Unveiling a plan billed as the “single most important step America has ever taken in the fight against global climate change,” Obama also announced a trip he’ll take to the Alaskan Arctic later this month to visit communities “devastated by melting ice and rising oceans.”

“Shrinking ice caps forced National Geographic to make the biggest change in its atlas since the Soviet Union broke apart,” Obama said on Aug. 3 announcing his Clean Power Plan.

“He’s right,” National Geographic’s online natural history editor Christine Dell’Amore wrote in in a post shortly after the announcement.

The society also created a GIF using a series of its own maps to show how dramatic Arctic sea ice has receded between 1999 and 2014.



Earlier this year, NASA announced the Arctic’s maximum winter sea ice coverage to be its lowest on record.
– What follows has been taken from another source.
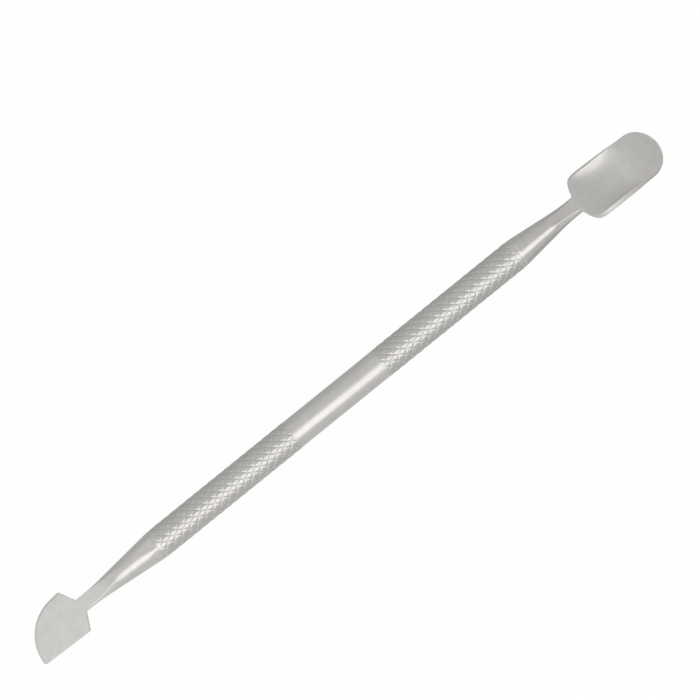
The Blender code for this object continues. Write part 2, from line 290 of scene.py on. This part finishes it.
# The tips' shanks


def spigot_rings(shoulder, outward):
    """Rings of a tip's spigot and shoulder, from its inner end to the shoulder's outer edge."""
    inner = spoon_low[0] if outward > 0 else blade_high[0]
    ring_middle = shoulder - outward * GROOVE_FROM_SHOULDER
    face = shoulder - outward * (SHOULDER_GAP - SEAM)
    places = [
        (inner, SPIGOT_RADIUS - SPIGOT_LEAD),
        (inner + outward * SPIGOT_LEAD, SPIGOT_RADIUS),
        (ring_middle - outward * GROOVE_WIDTH / 2, SPIGOT_RADIUS),
        (ring_middle - outward * GROOVE_WIDTH / 2, GROOVE_RADIUS),
        (ring_middle + outward * GROOVE_WIDTH / 2, GROOVE_RADIUS),
        (ring_middle + outward * GROOVE_WIDTH / 2, SPIGOT_RADIUS),
        (face, SPIGOT_RADIUS),
        *rounded_edge(face, outward),
    ]
    return [round_ring(x, radius, TIP_COLUMNS) for x, radius in places]


def shank_radius(along, cone, neck_radius):
    """The shank's radius at a distance from its shoulder: a cone that runs into a round neck."""
    slope = (HANDLE_RADIUS - neck_radius) / cone
    line = HANDLE_RADIUS - slope * max(along, 0.0)
    return float(soft_max(line, neck_radius, CONE_BLEND))


def neck_ring(x, radius, flat, to_end):
    """A round section with its top and bottom pressed flat at the given height.

    The edges of the flats are dressed to a bevel, which fades out where the neck ends."""
    ring = round_ring(x, radius, TIP_COLUMNS)
    height = ring[:, 2]
    ring[:, 2] = np.sign(height) * soft_min(np.abs(height), flat, 0.16)
    shown = smooth_step((radius - flat) / 0.4) * smooth_step(to_end / NECK_BEVEL_RUN_OUT)
    corner = (np.abs(ring[:, 1]) + np.abs(ring[:, 2])) / math.sqrt(2)
    cut = corner - soft_min(corner, radius * (1 - NECK_BEVEL * shown), 0.08)
    cut *= smooth_step(4 * shown)
    ring[:, 1] -= np.sign(ring[:, 1]) * cut / math.sqrt(2)
    ring[:, 2] -= np.sign(ring[:, 2]) * cut / math.sqrt(2)
    return ring


# The spoon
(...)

But according to sea ice scientist Walt Meier, it’s the yearly minimum that's more interesting.

“It is highly influenced by weather and we’re looking at the loss of thin, seasonal ice that is going to melt anyway in the summer and won’t become part of the permanent ice cover,” Meier said about yearly minimum data in a statement at the time.

“With the summertime minimum, when the extent decreases it’s because we’re losing the thick ice component, and that is a better indicator of warming temperatures.”



In 2014, National Geographic redrew its atlas to take account of the Arctic’s shrinking ice sheet.

“You hear reports all the time in the media about this,” staff cartographer Juan José Valdés said about the changes. “Until you have a hard-copy map in your hand, the message doesn’t really hit home.”

Last year, The Huffington Post reported about how beachside buildings in a remote Alaskan village are collapsing, the ground below them increasing eroded by rising sea levels.

In the U.S., an estimated 16.4 million Americans live in the coastal flood plain and may be impacted if sea levels rise.

Approximately seven million Canadians live in coastal areas. And a large segment of that population whose livelihoods are dependent on the ocean-related industries.